Just like Darkmount/Straxus, some of the joints are a tad floppy, but this one generally feels a bit more solid and robust. All of the excellent articulation is there, just slightly more stable... though the same may not be true for everyone. The biggest disappointment is that the head is no more mobile than the original, and the ability to look up a touch more could have allowed for some very sinister, hunched-over poses.

What's perhaps most curious about this version of Skullgrin is how differently the character is portrayed. The original was described as "a brutal, uncontrollable engine of destruction", expressing himself largely in "a series of snorts and snarls", with absolutely nothing to explain his intelligence rating of 9 out of 10. This new version - according to the extended bio not present on the European release - almost comes across as a sympathetic character, a mechanical Doctor Jekyll, genuinely fearful of his Mr. Hyde... making him a very unusual Decepticon in many ways.

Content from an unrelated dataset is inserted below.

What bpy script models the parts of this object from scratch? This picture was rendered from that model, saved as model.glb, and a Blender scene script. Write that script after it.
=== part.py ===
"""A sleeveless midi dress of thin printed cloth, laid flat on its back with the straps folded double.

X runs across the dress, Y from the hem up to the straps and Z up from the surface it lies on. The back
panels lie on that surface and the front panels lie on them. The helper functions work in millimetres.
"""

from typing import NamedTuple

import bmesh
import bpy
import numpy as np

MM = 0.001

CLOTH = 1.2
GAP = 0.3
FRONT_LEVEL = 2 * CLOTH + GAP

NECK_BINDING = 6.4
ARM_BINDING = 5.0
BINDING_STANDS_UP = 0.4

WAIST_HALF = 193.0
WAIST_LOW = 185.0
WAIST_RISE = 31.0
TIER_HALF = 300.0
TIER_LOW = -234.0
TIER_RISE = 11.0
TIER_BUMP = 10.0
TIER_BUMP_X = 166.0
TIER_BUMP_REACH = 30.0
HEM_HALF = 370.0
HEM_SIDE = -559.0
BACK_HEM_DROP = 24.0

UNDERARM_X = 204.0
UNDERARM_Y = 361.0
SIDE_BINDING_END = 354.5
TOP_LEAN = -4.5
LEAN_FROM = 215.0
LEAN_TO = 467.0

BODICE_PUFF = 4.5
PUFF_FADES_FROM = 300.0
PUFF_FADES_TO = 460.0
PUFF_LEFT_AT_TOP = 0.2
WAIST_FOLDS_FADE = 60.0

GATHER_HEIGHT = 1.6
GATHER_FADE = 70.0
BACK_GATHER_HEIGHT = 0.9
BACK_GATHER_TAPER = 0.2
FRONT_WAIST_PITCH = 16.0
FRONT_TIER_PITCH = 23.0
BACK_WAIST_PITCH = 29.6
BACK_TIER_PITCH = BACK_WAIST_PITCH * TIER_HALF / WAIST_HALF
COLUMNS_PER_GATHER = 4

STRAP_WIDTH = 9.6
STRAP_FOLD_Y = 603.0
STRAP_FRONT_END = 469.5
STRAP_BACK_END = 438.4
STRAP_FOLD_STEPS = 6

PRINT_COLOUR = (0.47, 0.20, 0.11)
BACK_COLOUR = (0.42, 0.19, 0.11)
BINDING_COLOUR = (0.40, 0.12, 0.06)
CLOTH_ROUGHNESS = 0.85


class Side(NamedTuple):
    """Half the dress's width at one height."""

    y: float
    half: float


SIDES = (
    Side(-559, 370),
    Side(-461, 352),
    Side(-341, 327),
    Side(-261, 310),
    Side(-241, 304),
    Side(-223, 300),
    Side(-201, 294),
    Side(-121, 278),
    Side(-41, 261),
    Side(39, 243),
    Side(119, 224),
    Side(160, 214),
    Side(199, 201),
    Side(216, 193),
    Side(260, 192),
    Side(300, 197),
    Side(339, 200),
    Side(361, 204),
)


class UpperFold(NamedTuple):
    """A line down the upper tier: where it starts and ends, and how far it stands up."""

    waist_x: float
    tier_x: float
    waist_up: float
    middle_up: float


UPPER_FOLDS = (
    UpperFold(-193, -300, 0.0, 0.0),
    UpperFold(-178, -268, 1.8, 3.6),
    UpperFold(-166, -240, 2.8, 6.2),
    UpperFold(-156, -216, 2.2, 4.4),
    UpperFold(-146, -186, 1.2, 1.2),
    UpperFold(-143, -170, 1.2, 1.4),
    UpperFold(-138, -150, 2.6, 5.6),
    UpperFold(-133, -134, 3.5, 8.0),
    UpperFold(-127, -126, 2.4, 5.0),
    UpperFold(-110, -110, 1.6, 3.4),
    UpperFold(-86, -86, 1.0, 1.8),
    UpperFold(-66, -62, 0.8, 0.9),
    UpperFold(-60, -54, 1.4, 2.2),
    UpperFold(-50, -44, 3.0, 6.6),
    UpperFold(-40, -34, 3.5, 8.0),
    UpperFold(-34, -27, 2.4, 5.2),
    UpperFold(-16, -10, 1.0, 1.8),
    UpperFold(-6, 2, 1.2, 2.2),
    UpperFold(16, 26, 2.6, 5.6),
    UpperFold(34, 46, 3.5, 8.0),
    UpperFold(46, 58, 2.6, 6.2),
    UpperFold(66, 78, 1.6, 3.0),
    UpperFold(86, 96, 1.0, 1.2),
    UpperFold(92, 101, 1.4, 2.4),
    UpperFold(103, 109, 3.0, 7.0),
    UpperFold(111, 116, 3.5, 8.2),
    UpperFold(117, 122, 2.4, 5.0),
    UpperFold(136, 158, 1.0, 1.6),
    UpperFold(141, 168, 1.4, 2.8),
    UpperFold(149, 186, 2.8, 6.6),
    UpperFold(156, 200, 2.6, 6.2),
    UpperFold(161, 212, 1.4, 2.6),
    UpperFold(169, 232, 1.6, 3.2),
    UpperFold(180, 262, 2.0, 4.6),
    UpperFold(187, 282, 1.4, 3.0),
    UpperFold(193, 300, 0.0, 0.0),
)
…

Generations Darkmount/Straxus managed to impress me, despite being a weird toy of a Marvel Comics character about whom I'd always been quite ambivalent. Skullgrin beats him hands-down, with stronger homage in his colourscheme and a truly startling head sculpt. While I don't think re-examining the Pretender concept would be a good move for the toyline now, I certainly wouldn't be averse to more reimaginings, as long as they're more like this and Bludgeon than the BotCon 2012 Octopunch repaint of Generations Seaspray.